What needs to be done ::
Count how many lines in the material below hold the word "lifts"; the reply is that number alone.
---- Data to use
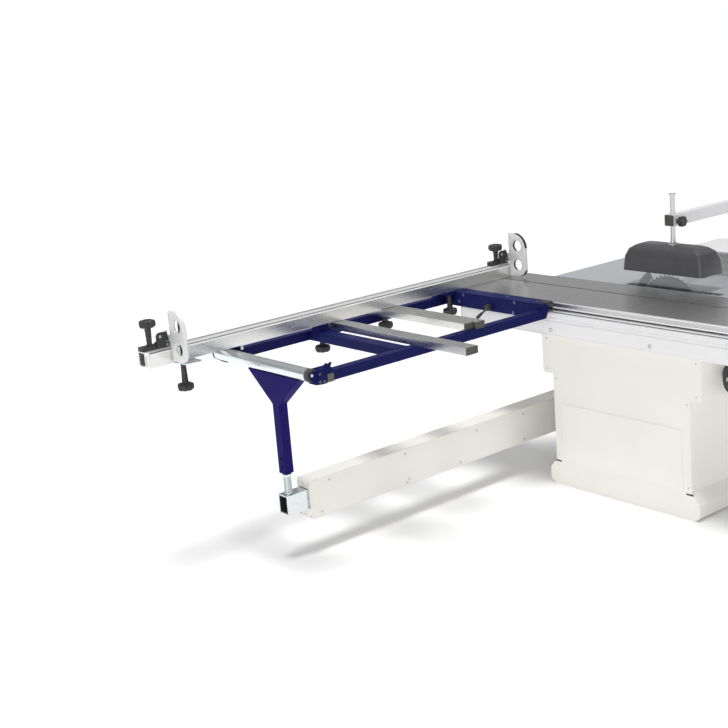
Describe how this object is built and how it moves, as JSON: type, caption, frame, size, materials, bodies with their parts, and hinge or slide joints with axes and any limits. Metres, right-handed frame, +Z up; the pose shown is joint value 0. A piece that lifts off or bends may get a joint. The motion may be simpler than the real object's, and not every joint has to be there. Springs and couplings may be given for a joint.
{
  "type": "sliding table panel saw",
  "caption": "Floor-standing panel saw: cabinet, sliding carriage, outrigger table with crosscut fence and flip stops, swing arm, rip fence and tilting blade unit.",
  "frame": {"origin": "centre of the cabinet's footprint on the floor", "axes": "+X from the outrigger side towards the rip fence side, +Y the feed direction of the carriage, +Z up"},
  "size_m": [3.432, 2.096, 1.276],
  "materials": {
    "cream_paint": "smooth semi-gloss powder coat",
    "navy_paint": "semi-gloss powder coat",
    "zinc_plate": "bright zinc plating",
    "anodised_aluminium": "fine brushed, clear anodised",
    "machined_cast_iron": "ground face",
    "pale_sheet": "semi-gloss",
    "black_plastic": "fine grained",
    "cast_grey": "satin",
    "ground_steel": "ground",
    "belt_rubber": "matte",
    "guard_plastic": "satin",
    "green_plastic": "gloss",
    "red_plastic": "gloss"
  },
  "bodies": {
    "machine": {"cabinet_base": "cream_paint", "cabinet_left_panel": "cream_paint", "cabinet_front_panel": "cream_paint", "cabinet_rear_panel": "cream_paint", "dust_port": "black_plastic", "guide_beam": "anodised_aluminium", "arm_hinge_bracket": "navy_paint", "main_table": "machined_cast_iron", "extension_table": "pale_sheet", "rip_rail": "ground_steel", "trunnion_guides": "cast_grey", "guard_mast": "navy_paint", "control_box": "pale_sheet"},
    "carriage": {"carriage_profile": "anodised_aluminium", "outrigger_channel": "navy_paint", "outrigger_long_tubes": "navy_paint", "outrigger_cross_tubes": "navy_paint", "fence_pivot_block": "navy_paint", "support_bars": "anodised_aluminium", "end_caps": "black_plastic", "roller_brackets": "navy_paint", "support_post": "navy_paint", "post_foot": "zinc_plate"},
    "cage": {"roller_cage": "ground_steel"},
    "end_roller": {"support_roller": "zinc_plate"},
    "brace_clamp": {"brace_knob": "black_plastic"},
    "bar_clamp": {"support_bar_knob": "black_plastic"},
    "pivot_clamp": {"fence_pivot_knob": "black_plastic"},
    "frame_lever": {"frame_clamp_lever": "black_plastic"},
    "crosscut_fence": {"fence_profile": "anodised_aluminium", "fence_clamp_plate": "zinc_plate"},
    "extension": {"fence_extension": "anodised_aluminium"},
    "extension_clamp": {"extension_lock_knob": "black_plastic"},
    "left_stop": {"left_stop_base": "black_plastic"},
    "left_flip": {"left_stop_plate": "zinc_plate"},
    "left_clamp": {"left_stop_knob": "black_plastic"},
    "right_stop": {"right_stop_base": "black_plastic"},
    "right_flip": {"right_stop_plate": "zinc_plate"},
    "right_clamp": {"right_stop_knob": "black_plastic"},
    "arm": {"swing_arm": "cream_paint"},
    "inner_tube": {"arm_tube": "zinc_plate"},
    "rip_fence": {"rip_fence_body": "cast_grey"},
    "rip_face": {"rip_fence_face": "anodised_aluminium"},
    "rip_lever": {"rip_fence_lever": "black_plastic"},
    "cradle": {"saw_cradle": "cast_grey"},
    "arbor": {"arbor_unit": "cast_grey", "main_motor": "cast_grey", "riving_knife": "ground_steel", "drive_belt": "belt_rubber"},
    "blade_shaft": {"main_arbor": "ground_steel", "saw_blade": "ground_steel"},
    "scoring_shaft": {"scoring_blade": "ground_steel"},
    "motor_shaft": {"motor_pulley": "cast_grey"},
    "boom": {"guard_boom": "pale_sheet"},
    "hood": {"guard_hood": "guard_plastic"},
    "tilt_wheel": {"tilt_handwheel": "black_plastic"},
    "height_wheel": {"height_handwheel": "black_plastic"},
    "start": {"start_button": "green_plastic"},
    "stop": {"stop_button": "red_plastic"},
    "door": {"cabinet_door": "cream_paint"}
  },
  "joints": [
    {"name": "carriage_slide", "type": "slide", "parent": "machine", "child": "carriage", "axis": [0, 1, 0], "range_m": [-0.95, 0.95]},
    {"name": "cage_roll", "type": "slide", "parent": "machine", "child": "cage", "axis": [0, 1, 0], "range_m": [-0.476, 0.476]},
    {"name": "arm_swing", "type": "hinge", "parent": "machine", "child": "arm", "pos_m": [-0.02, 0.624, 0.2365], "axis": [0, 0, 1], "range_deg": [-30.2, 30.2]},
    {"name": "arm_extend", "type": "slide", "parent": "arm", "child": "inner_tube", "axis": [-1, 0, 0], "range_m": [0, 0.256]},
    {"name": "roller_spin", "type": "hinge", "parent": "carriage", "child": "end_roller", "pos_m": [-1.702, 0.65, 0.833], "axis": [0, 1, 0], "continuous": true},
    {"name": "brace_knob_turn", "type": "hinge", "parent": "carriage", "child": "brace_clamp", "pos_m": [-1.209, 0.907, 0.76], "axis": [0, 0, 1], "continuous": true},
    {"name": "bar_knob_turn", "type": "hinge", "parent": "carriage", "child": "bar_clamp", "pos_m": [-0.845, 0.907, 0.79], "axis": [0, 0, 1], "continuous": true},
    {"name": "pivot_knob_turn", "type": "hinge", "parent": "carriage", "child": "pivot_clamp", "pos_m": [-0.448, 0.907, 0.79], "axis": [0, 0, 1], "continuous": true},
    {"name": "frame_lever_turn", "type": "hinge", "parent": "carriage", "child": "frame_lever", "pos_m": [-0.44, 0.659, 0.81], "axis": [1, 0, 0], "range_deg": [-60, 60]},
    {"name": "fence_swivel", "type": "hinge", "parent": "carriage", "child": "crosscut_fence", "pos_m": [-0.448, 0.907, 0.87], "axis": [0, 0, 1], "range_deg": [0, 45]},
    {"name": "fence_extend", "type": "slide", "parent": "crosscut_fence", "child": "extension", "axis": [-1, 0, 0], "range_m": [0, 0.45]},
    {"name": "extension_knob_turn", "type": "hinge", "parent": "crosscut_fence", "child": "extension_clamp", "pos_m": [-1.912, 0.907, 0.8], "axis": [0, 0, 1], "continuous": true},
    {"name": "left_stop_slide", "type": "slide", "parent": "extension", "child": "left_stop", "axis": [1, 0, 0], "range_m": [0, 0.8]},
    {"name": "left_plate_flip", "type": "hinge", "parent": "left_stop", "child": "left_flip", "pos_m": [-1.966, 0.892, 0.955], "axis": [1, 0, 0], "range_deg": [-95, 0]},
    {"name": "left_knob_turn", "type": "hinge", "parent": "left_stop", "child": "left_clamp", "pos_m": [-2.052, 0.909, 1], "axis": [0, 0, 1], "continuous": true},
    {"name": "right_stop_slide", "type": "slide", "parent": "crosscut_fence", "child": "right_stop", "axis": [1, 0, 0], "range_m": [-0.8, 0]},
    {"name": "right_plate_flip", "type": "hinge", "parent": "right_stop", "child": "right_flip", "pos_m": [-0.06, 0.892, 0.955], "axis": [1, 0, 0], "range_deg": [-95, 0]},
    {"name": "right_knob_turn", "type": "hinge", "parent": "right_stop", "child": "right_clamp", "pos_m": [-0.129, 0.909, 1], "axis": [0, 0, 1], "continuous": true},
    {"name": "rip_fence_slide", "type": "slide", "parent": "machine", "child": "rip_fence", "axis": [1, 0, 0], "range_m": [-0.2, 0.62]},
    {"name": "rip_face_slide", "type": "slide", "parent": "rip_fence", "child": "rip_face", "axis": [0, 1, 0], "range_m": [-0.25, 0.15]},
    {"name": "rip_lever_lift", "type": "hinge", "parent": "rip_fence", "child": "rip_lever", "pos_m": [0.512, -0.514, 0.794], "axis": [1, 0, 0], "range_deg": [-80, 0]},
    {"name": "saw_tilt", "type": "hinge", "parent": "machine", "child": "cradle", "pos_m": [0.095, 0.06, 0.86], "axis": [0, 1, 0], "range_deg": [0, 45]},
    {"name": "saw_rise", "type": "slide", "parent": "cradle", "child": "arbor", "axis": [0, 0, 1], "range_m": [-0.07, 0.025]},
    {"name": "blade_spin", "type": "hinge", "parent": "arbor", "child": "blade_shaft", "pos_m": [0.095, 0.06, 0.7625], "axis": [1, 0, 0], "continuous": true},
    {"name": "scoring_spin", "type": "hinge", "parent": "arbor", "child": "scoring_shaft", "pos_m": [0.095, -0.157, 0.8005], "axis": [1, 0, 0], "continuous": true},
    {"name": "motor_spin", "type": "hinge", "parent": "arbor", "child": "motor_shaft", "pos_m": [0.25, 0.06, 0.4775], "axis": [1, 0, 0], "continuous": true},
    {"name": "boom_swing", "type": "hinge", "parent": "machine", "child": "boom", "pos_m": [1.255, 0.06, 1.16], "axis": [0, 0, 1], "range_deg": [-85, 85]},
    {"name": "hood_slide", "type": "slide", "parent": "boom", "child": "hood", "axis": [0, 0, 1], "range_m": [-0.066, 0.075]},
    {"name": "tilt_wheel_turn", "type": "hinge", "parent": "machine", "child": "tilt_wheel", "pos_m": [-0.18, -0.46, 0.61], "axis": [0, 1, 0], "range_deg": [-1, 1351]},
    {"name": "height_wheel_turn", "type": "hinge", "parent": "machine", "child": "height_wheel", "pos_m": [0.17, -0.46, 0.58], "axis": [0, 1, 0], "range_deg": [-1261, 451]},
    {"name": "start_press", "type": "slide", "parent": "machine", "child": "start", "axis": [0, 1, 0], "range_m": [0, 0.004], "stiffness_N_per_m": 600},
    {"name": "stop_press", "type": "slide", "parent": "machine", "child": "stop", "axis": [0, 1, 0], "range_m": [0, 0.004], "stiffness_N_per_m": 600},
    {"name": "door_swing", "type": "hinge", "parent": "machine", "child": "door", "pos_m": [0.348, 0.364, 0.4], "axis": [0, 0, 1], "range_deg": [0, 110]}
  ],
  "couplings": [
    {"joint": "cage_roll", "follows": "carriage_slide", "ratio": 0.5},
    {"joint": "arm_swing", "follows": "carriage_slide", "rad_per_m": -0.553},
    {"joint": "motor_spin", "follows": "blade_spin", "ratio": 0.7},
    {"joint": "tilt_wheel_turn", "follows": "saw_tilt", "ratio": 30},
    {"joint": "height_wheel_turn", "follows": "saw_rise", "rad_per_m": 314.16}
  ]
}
--------
---- Data to use
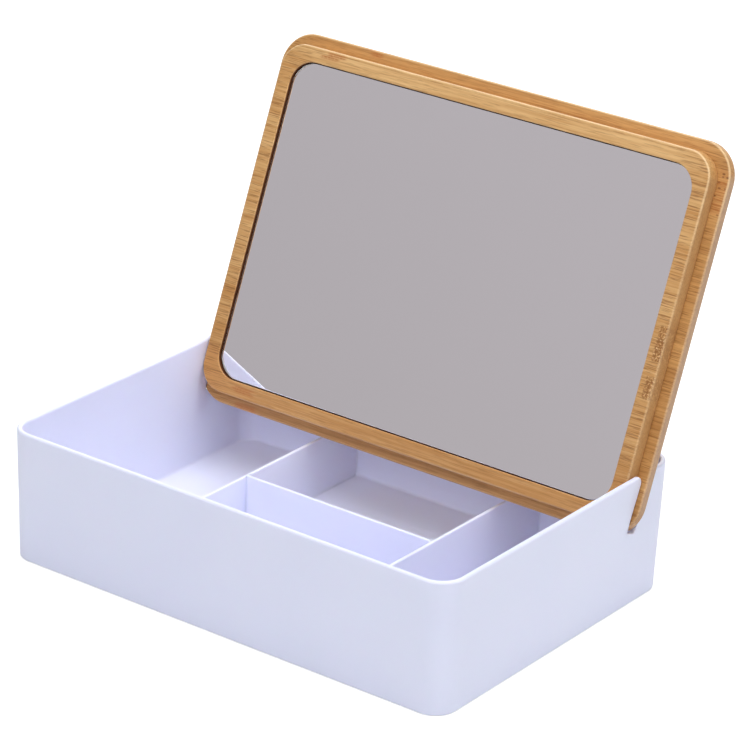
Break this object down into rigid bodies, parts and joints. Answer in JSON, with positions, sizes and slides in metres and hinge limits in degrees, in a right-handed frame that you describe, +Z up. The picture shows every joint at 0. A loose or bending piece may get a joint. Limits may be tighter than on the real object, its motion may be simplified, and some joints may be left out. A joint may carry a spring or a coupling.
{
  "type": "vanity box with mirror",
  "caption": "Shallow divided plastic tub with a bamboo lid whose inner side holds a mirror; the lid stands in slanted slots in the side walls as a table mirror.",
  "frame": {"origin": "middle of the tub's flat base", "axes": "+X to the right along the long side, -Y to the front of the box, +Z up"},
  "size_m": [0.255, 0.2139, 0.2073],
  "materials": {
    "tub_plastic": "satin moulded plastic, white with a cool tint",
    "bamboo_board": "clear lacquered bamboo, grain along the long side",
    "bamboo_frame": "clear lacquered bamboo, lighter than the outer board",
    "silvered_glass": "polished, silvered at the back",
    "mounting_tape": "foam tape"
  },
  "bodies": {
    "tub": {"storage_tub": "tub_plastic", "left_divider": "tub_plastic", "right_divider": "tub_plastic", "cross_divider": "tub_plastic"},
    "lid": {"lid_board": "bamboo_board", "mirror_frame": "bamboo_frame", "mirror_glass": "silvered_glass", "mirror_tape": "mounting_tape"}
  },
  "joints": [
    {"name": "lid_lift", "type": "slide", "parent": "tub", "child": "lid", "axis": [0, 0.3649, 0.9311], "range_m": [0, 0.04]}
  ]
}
--------
---- Data to use
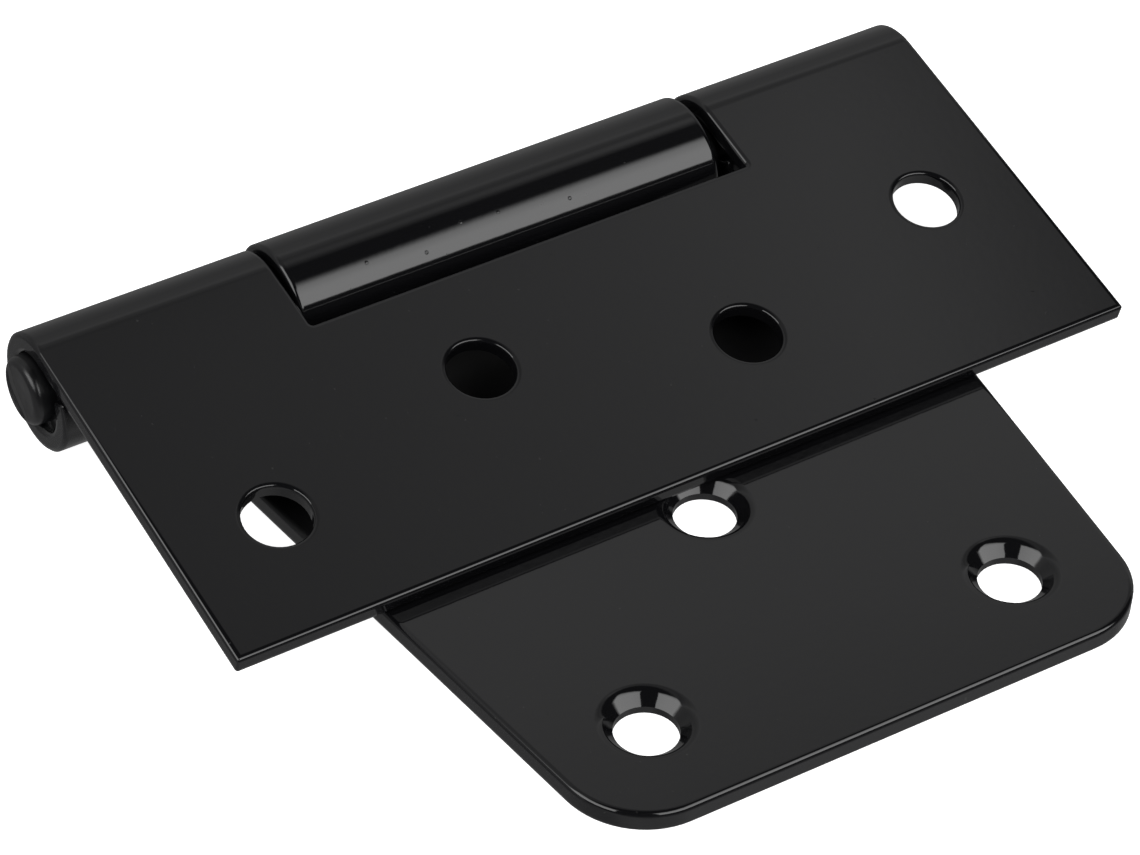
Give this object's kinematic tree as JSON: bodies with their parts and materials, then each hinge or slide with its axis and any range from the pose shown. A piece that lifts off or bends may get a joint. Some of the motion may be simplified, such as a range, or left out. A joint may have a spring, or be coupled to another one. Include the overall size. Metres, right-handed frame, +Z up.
--------
Solution to this exercise ::
2